» What the task asks:
Extract the lines that hold the string "JSON".

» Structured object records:
··········

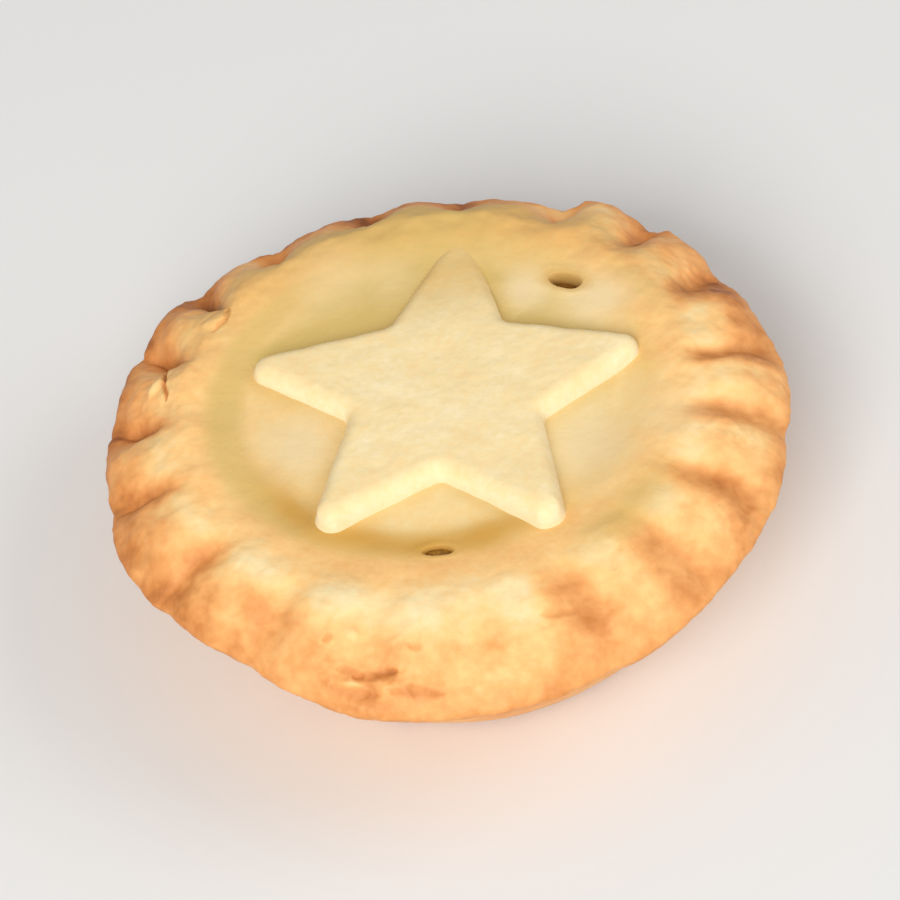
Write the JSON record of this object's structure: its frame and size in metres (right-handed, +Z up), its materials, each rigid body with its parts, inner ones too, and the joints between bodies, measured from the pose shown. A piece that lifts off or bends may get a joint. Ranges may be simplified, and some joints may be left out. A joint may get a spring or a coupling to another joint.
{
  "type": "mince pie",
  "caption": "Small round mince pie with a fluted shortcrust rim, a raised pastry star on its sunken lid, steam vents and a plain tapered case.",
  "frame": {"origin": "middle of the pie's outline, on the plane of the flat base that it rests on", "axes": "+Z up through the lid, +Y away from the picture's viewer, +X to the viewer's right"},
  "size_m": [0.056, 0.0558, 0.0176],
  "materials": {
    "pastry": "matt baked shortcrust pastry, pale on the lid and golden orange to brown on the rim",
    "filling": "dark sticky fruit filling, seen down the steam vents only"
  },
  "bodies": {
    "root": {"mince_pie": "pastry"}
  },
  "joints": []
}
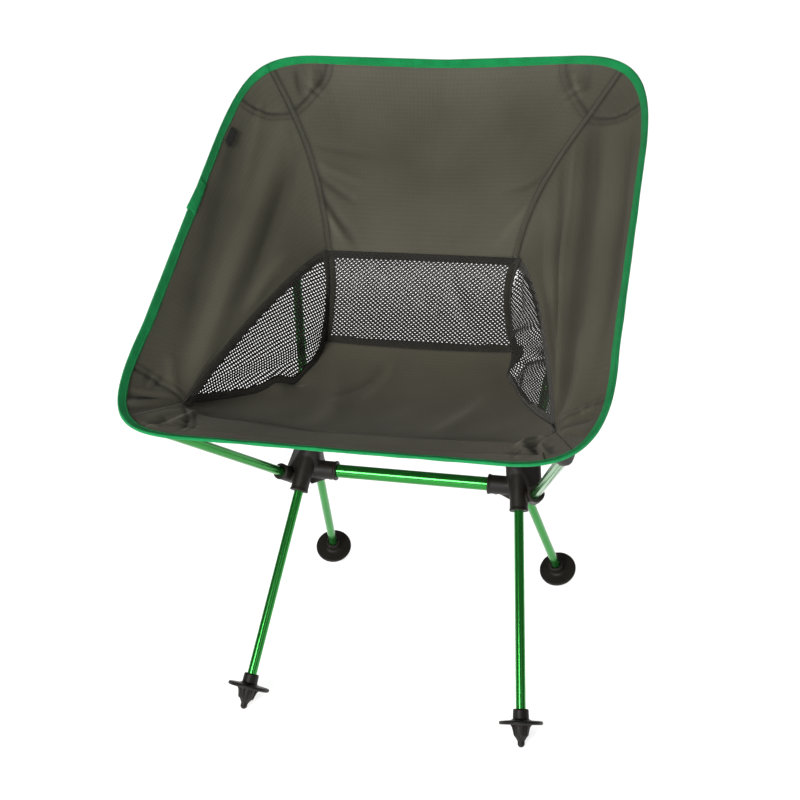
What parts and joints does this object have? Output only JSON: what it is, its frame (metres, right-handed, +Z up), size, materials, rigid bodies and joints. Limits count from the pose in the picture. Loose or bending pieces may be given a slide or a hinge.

··········

» Result of the task:
Write the JSON record of this object's structure: its frame and size in metres (right-handed, +Z up), its materials, each rigid body with its parts, inner ones too, and the joints between bodies, measured from the pose shown. A piece that lifts off or bends may get a joint. Ranges may be simplified, and some joints may be left out. A joint may get a spring or a coupling to another joint.
What parts and joints does this object have? Output only JSON: what it is, its frame (metres, right-handed, +Z up), size, materials, rigid bodies and joints. Limits count from the pose in the picture. Loose or bending pieces may be given a slide or a hinge.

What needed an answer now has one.